◆ Problem to work on ◆
A precise retyping is required of every line from the one containing "The build123d and" down to the one containing "return (radius, height)", both included, and of no other line.

··· Data to use

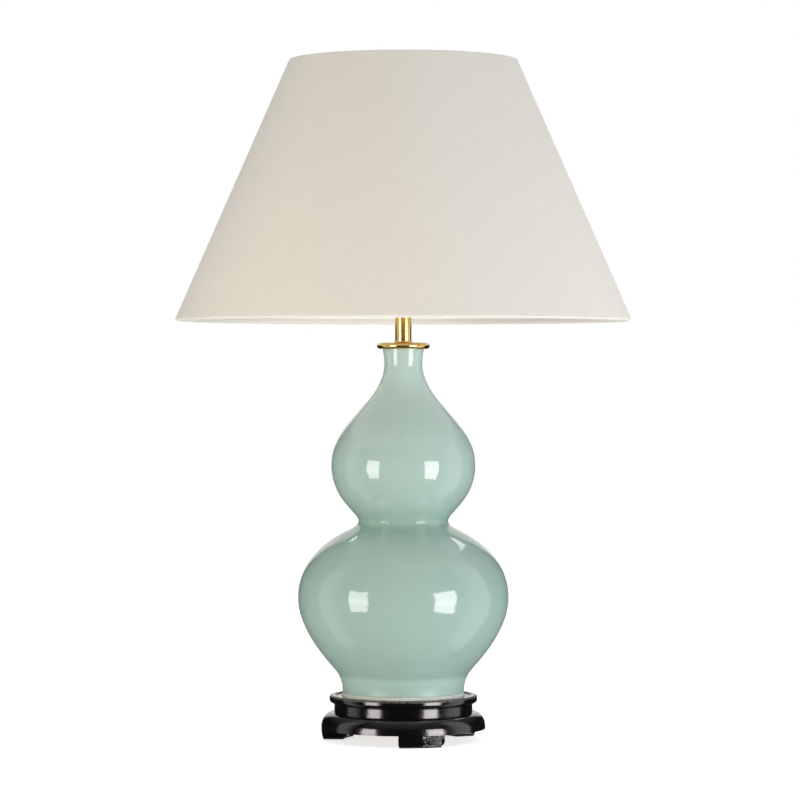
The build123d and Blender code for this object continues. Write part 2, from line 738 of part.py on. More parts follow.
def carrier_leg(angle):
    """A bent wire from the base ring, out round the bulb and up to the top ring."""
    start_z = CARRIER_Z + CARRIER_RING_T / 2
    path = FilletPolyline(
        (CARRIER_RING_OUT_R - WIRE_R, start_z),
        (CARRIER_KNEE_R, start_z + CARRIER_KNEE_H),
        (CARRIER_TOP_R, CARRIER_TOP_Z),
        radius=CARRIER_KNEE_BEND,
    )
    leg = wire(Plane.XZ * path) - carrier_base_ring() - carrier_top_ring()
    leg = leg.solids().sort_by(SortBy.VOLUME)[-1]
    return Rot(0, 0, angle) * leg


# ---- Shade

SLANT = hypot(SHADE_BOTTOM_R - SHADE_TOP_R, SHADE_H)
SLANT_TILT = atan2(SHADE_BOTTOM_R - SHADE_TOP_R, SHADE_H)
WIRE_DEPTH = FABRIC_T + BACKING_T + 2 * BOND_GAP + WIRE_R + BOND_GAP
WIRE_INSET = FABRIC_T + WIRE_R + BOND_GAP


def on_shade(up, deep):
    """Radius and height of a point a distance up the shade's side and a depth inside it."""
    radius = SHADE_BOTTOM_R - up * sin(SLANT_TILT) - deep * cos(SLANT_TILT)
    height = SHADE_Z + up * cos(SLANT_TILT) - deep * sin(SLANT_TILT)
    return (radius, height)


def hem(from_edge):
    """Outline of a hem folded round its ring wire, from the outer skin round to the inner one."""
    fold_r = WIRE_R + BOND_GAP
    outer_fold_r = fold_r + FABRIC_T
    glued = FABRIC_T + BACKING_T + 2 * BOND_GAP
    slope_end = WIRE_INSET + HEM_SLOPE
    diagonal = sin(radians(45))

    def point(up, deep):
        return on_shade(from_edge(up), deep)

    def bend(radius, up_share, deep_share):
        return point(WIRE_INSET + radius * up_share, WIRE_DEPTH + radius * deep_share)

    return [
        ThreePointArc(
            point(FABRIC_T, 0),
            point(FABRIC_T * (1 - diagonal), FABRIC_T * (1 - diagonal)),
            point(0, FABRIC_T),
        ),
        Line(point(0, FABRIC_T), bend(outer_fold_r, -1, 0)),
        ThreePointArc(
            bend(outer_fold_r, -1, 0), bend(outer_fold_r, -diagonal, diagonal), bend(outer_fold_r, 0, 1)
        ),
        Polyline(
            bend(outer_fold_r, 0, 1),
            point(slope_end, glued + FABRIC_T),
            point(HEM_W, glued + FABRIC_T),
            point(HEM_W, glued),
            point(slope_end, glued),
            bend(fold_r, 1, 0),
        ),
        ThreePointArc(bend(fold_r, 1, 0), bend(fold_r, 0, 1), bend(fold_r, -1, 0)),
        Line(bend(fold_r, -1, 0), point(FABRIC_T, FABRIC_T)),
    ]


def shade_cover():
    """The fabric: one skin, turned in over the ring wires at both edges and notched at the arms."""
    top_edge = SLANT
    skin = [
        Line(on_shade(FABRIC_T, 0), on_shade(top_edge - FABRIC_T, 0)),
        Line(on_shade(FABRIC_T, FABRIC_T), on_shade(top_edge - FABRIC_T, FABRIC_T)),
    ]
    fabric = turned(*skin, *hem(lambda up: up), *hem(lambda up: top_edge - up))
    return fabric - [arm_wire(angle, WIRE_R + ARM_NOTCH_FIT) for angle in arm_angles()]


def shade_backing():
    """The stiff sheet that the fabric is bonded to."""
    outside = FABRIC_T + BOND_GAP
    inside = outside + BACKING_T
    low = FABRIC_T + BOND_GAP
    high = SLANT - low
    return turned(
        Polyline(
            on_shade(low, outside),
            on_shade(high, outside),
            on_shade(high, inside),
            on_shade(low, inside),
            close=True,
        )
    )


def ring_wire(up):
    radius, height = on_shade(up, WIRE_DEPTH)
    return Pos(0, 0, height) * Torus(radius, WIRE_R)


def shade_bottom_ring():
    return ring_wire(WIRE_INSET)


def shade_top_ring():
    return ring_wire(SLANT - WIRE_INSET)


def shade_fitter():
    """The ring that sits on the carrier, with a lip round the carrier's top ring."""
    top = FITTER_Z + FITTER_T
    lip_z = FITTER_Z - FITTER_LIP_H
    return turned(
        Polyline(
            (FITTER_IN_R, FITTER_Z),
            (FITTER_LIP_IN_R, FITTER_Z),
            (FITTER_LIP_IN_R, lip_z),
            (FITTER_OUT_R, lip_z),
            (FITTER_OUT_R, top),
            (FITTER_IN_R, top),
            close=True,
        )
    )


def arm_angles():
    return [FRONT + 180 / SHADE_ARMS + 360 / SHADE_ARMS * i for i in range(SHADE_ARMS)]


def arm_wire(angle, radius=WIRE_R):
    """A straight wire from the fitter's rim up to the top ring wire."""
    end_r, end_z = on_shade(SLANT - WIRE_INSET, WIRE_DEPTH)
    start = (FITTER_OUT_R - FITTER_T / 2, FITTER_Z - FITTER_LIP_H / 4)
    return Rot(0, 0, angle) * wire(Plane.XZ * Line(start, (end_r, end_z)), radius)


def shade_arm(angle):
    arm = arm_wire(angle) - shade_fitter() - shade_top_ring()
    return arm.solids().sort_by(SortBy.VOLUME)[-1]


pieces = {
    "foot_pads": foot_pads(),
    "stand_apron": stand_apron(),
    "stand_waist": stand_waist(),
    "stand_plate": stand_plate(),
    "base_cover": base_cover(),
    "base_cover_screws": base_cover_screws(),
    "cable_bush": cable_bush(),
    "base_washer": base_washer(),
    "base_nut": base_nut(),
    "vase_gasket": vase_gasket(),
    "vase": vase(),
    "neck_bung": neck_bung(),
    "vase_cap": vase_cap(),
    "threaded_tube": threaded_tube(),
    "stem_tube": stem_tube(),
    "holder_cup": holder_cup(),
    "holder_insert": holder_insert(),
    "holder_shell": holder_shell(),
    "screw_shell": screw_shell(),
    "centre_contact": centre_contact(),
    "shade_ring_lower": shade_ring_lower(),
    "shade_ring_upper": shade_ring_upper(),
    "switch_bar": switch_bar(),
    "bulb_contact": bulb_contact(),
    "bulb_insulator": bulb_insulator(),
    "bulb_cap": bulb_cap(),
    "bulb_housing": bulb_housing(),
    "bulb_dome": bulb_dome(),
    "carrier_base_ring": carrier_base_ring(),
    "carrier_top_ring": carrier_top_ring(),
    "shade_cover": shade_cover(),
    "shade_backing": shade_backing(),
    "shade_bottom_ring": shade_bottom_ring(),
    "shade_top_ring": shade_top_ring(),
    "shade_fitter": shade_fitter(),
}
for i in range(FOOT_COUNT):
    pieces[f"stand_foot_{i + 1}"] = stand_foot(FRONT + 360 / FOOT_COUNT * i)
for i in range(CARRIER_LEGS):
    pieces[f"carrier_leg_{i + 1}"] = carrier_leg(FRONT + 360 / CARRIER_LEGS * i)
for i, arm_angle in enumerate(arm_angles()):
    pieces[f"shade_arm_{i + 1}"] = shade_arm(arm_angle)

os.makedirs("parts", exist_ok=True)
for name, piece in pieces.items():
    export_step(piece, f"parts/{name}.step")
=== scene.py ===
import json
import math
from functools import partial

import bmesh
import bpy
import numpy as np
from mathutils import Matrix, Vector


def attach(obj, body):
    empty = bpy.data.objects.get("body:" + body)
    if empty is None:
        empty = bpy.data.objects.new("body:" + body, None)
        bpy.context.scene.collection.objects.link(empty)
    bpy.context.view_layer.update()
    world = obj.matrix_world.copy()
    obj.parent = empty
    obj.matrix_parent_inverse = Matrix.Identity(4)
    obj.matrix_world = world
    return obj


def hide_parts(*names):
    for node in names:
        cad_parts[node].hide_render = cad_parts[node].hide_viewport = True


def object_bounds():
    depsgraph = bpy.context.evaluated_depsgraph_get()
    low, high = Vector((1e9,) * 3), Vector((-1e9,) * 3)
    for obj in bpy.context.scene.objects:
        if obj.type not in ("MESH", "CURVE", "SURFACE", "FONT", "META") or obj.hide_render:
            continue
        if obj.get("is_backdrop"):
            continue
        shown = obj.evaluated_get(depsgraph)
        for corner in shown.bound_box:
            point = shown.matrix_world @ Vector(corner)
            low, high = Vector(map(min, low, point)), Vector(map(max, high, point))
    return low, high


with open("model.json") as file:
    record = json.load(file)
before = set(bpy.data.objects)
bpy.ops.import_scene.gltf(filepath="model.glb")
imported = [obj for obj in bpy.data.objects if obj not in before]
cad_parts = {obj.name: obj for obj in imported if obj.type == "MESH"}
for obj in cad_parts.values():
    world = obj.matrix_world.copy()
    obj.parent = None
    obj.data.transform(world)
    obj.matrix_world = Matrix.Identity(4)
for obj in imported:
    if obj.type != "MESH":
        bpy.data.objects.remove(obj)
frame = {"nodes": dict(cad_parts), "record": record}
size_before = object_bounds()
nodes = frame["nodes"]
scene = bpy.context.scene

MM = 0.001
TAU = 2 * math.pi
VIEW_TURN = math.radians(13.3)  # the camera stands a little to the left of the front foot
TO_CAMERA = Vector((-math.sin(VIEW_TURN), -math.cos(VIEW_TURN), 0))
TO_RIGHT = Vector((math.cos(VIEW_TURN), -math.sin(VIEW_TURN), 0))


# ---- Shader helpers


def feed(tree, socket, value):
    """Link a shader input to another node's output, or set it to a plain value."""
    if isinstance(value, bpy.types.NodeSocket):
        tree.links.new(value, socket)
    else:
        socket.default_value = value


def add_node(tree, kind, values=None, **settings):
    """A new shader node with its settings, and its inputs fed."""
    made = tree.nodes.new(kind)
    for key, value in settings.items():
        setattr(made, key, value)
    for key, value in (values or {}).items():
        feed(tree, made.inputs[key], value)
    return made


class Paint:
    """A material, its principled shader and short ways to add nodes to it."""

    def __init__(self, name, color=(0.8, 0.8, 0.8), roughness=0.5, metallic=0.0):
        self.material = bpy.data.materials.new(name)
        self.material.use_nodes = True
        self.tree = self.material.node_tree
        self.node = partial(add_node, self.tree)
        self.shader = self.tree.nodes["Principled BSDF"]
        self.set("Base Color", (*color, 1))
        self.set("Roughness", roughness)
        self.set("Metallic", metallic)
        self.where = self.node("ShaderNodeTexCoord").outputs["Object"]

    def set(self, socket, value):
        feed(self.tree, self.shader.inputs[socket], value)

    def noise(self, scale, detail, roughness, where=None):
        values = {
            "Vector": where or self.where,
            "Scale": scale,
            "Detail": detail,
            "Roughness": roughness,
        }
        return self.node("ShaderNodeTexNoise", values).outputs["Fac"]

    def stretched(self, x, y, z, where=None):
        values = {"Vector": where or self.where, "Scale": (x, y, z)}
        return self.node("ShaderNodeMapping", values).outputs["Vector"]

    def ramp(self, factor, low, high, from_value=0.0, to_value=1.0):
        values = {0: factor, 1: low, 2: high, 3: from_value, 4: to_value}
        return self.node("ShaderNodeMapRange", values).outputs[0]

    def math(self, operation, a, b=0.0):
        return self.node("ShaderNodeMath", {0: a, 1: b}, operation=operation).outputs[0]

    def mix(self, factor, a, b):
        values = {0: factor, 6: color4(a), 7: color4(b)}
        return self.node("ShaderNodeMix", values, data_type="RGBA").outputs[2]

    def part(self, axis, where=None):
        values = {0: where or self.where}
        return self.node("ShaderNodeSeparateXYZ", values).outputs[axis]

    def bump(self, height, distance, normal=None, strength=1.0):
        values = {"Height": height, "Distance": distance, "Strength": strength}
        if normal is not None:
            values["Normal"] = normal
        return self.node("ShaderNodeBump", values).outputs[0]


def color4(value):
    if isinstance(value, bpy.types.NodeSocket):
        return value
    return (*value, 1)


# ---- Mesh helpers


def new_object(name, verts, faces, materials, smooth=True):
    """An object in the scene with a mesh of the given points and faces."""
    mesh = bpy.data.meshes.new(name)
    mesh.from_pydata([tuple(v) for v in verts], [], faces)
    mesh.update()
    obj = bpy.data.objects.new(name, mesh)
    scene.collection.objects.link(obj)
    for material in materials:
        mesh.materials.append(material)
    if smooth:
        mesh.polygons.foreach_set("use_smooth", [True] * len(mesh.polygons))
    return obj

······
··· Data to use

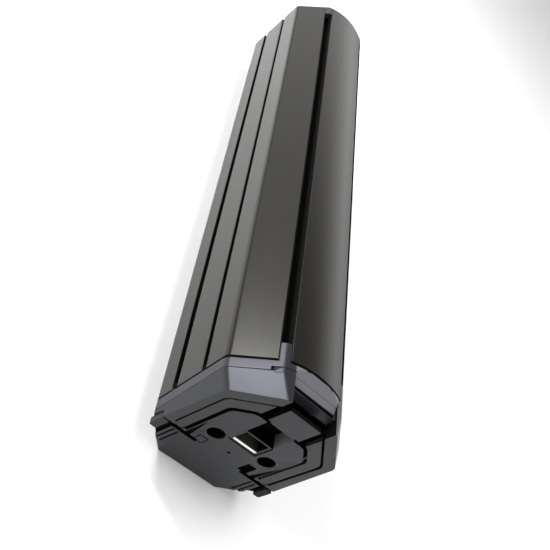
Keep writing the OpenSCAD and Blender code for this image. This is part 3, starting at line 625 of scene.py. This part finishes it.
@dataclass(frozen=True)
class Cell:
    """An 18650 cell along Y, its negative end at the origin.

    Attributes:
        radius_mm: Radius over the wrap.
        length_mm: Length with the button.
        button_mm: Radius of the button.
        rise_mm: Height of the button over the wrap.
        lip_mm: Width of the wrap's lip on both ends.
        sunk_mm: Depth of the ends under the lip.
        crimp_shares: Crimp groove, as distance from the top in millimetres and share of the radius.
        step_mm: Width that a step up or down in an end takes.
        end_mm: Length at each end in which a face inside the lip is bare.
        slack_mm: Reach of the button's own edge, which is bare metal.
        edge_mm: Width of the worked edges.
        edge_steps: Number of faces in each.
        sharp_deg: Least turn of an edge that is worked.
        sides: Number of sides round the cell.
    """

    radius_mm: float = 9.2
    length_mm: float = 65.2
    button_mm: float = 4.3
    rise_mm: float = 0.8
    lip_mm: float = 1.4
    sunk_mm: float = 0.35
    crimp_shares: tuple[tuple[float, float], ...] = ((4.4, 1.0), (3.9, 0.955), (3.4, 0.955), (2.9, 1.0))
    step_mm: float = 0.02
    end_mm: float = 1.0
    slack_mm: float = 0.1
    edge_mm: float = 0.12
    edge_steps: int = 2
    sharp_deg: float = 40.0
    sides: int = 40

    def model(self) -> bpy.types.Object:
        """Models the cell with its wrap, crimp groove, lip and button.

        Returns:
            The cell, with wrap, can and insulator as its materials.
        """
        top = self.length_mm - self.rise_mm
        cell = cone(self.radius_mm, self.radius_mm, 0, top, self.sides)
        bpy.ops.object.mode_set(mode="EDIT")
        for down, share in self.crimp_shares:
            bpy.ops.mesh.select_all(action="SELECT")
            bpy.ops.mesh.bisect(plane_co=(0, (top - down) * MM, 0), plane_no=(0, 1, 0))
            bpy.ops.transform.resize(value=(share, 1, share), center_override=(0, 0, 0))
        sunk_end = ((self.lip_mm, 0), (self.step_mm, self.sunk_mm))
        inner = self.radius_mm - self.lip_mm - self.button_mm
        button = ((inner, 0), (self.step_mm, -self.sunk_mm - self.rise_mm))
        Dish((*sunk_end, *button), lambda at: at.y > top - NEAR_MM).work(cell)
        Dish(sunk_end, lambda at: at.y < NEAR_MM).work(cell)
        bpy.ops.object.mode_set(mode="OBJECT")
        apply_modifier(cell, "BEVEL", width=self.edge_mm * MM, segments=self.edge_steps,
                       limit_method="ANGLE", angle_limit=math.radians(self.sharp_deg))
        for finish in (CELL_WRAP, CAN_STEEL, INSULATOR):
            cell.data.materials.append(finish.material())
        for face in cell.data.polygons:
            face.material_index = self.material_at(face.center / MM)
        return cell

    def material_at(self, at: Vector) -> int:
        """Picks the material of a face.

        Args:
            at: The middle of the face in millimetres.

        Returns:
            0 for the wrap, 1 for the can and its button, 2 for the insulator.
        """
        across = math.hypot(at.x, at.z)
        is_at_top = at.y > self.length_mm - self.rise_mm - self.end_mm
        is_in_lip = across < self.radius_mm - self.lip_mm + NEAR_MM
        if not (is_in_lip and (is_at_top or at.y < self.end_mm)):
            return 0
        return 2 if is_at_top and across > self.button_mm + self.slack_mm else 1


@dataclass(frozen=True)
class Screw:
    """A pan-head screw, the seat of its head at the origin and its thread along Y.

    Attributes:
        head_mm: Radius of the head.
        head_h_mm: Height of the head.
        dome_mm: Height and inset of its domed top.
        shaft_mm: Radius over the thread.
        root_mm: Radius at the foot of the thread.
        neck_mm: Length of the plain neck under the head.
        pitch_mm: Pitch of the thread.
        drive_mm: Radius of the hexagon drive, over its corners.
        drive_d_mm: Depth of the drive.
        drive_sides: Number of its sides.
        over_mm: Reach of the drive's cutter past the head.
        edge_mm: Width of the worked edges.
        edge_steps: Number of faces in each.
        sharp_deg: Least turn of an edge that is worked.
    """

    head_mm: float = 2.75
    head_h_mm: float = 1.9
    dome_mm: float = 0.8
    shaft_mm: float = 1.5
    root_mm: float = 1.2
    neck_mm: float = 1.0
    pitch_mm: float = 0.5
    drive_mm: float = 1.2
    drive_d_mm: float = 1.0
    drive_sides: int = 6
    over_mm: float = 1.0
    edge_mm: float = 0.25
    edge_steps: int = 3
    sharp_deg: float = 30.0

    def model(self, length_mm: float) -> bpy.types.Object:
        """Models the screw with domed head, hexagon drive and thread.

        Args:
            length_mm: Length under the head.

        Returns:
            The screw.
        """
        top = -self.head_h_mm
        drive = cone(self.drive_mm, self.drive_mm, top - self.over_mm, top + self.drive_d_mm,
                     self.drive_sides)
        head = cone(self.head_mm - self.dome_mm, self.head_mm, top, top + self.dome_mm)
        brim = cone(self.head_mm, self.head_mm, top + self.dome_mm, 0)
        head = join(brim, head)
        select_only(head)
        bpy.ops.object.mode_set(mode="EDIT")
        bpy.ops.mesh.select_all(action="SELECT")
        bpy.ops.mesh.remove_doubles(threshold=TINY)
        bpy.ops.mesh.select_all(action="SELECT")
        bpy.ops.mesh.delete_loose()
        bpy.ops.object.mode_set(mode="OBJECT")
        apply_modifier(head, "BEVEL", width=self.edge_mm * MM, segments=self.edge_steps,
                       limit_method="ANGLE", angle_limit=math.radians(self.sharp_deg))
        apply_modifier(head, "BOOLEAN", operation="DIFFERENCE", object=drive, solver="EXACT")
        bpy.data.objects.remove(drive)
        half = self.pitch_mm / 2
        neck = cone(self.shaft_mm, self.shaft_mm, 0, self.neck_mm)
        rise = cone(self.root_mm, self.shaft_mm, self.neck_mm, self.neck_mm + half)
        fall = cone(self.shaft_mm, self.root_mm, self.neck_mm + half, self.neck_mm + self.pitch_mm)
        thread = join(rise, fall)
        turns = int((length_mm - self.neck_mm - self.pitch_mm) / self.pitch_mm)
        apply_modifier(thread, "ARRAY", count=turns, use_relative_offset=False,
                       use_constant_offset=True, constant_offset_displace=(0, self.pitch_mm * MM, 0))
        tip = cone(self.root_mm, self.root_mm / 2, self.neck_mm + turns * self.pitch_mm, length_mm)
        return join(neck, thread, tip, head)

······

◆ Problem solution ◆
The build123d and Blender code for this object continues. Write part 2, from line 738 of part.py on. More parts follow.
def carrier_leg(angle):
    """A bent wire from the base ring, out round the bulb and up to the top ring."""
    start_z = CARRIER_Z + CARRIER_RING_T / 2
    path = FilletPolyline(
        (CARRIER_RING_OUT_R - WIRE_R, start_z),
        (CARRIER_KNEE_R, start_z + CARRIER_KNEE_H),
        (CARRIER_TOP_R, CARRIER_TOP_Z),
        radius=CARRIER_KNEE_BEND,
    )
    leg = wire(Plane.XZ * path) - carrier_base_ring() - carrier_top_ring()
    leg = leg.solids().sort_by(SortBy.VOLUME)[-1]
    return Rot(0, 0, angle) * leg


# ---- Shade

SLANT = hypot(SHADE_BOTTOM_R - SHADE_TOP_R, SHADE_H)
SLANT_TILT = atan2(SHADE_BOTTOM_R - SHADE_TOP_R, SHADE_H)
WIRE_DEPTH = FABRIC_T + BACKING_T + 2 * BOND_GAP + WIRE_R + BOND_GAP
WIRE_INSET = FABRIC_T + WIRE_R + BOND_GAP


def on_shade(up, deep):
    """Radius and height of a point a distance up the shade's side and a depth inside it."""
    radius = SHADE_BOTTOM_R - up * sin(SLANT_TILT) - deep * cos(SLANT_TILT)
    height = SHADE_Z + up * cos(SLANT_TILT) - deep * sin(SLANT_TILT)
    return (radius, height)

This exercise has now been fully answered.